**SUPPLIED MATERIAL**
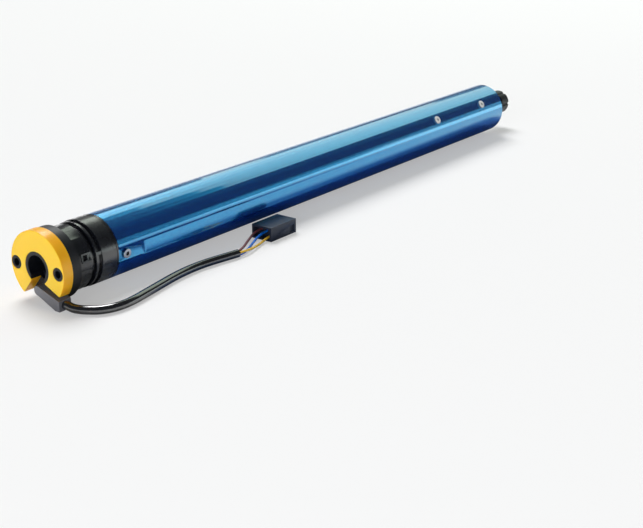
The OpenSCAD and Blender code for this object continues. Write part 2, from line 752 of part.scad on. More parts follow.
module planet(x, w, deg) {
    color("khaki") rotate([deg, 0, 0]) translate([0, planet_c, 0]) difference() {
        prism_x(x, w) gear(planet_n, gear_m, 0);
        rod(x - cut, pin_r + run, w + 2 * cut);
    }
}
module planet_1a() { planet(stage_x1, stage_w[0], planet_deg[0]); }
module planet_1b() { planet(stage_x1, stage_w[0], planet_deg[1]); }
module planet_1c() { planet(stage_x1, stage_w[0], planet_deg[2]); }
module planet_2a() { planet(stage_x2, stage_w[1], planet_deg[0]); }
module planet_2b() { planet(stage_x2, stage_w[1], planet_deg[1]); }
module planet_2c() { planet(stage_x2, stage_w[1], planet_deg[2]); }
module planet_3a() { planet(stage_x3, stage_w[2], planet_deg[0]); }
module planet_3b() { planet(stage_x3, stage_w[2], planet_deg[1]); }
module planet_3c() { planet(stage_x3, stage_w[2], planet_deg[2]); }
module lobed(x, r, len) {
    difference() {
        rod(x, r, len);
        for (i = [0 : lobes - 1]) turned(360 * (i + 0.5) / lobes)
            translate([0, 0, r + 0.4]) rod(x - cut, lobe_cut_r, len + 2 * cut);
    }
}
module output_hub() {
    groove_x = hub_x + hub_len;
    color([0.12, 0.12, 0.13]) {
        lobed(hub_x, hub_r, hub_len);
        rod(groove_x, hub_groove[0], hub_groove[1]);
        lobed(groove_x + hub_groove[1], hub_end_r, hub_end_len);
    }
}
module output_bearing() {
    color([0.22, 0.22, 0.23]) difference() {
        rod(bearing_x, fit_r, tube_end - bearing_x - inset);
        rod(bearing_x - cut, output_r + run, tube_end);
        rod(tube_end - inset - seal_len, output_r + seal_wall + seat, seal_len + cut);
        screw_holes(far_rows[1]);
    }
}
module output_seal() {
    color([0.05, 0.05, 0.05])
        ring(tube_end - inset - seal_len, output_r + seal_wall, output_r + run, seal_len);
}

head_cap();
bore_ring();
fixing_bushes();
threaded_inserts();
head_body();
crown_washer();
crown();
counter_pinion();
counter_magnet();
tube_collar();
collar_screw();
motor_tube();
cable_plug();
plug_contacts();
cable_jacket();
wire_brown();
wire_blue();
wire_yellow();
connector_housing();
connector_terminals();
counter_board();
board_carrier();
circuit_board();
capacitors();
microcontroller();
radio_module();
power_transistors();
rear_end_bell();
motor_can();
field_magnets();
front_end_bell();
rear_bearing();
front_bearing();
brushes();
rotor_shaft();
armature_core();
armature_windings();
commutator();
brake_body();
brake_coil();
brake_disc();
gear_housing();
sun_gear();
carrier_1();
carrier_2();
planet_1a();
planet_1b();
planet_1c();
planet_2a();
planet_2b();
planet_2c();
planet_3a();
planet_3b();
planet_3c();
output_carrier();
output_hub();
output_bearing();
output_seal();
tube_screws();
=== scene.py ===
"""Dresses the tubular blind motor: camera, cable, studio, finishes and softened edges."""

import json
import math

import bmesh
import bpy
from bpy.props import FloatProperty, FloatVectorProperty, PointerProperty
from mathutils import Matrix, Vector


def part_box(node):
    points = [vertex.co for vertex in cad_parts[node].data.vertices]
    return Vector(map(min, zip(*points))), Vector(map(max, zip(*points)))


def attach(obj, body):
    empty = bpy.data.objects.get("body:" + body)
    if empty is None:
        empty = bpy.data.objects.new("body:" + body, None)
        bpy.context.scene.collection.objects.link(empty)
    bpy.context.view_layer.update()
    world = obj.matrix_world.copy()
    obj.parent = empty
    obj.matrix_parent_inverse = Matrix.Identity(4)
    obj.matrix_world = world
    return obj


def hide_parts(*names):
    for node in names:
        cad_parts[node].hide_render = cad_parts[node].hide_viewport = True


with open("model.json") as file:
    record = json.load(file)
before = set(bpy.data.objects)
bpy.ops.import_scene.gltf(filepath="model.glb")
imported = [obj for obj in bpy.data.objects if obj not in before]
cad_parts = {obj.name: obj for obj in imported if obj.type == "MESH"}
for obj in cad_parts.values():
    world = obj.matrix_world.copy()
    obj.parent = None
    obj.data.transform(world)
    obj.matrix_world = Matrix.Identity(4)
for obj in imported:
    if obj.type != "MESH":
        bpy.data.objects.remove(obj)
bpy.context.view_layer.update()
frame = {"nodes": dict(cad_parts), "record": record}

bl_info = {
    "name": "Tubular Blind Motor",
    "version": (1, 0, 0),
    "blender": (4, 5, 0),
    "location": "3D View > Sidebar > Blind Motor",
    "description": "Builds the looks of a tubular blind motor on its solid model",
    "category": "Object",
}

# the camera, fitted to the photograph: its place, and its right, down and forward directions
CAMERA_PLACE = (-0.3963, -0.4944, 0.2306)
CAMERA_RIGHT = (0.5994, -0.8004, 0.0)
CAMERA_DOWN = (-0.2789, -0.2089, -0.9373)
CAMERA_FORWARD = (0.7502, 0.5619, -0.3485)
SENSOR_WIDTH = 36.0  # millimetres
CLIP_START = 0.01
CLIP_END = 50.0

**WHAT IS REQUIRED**
Only the lines from the one holding "head_cap();" through the one holding "record = json.load(file)" are wanted; retype them exactly.

**TASK ANSWER**
head_cap();
bore_ring();
fixing_bushes();
threaded_inserts();
head_body();
crown_washer();
crown();
counter_pinion();
counter_magnet();
tube_collar();
collar_screw();
motor_tube();
cable_plug();
plug_contacts();
cable_jacket();
wire_brown();
wire_blue();
wire_yellow();
connector_housing();
connector_terminals();
counter_board();
board_carrier();
circuit_board();
capacitors();
microcontroller();
radio_module();
power_transistors();
rear_end_bell();
motor_can();
field_magnets();
front_end_bell();
rear_bearing();
front_bearing();
brushes();
rotor_shaft();
armature_core();
armature_windings();
commutator();
brake_body();
brake_coil();
brake_disc();
gear_housing();
sun_gear();
carrier_1();
carrier_2();
planet_1a();
planet_1b();
planet_1c();
planet_2a();
planet_2b();
planet_2c();
planet_3a();
planet_3b();
planet_3c();
output_carrier();
output_hub();
output_bearing();
output_seal();
tube_screws();
=== scene.py ===
"""Dresses the tubular blind motor: camera, cable, studio, finishes and softened edges."""

import json
import math

import bmesh
import bpy
from bpy.props import FloatProperty, FloatVectorProperty, PointerProperty
from mathutils import Matrix, Vector


def part_box(node):
    points = [vertex.co for vertex in cad_parts[node].data.vertices]
    return Vector(map(min, zip(*points))), Vector(map(max, zip(*points)))


def attach(obj, body):
    empty = bpy.data.objects.get("body:" + body)
    if empty is None:
        empty = bpy.data.objects.new("body:" + body, None)
        bpy.context.scene.collection.objects.link(empty)
    bpy.context.view_layer.update()
    world = obj.matrix_world.copy()
    obj.parent = empty
    obj.matrix_parent_inverse = Matrix.Identity(4)
    obj.matrix_world = world
    return obj


def hide_parts(*names):
    for node in names:
        cad_parts[node].hide_render = cad_parts[node].hide_viewport = True


with open("model.json") as file:
    record = json.load(file)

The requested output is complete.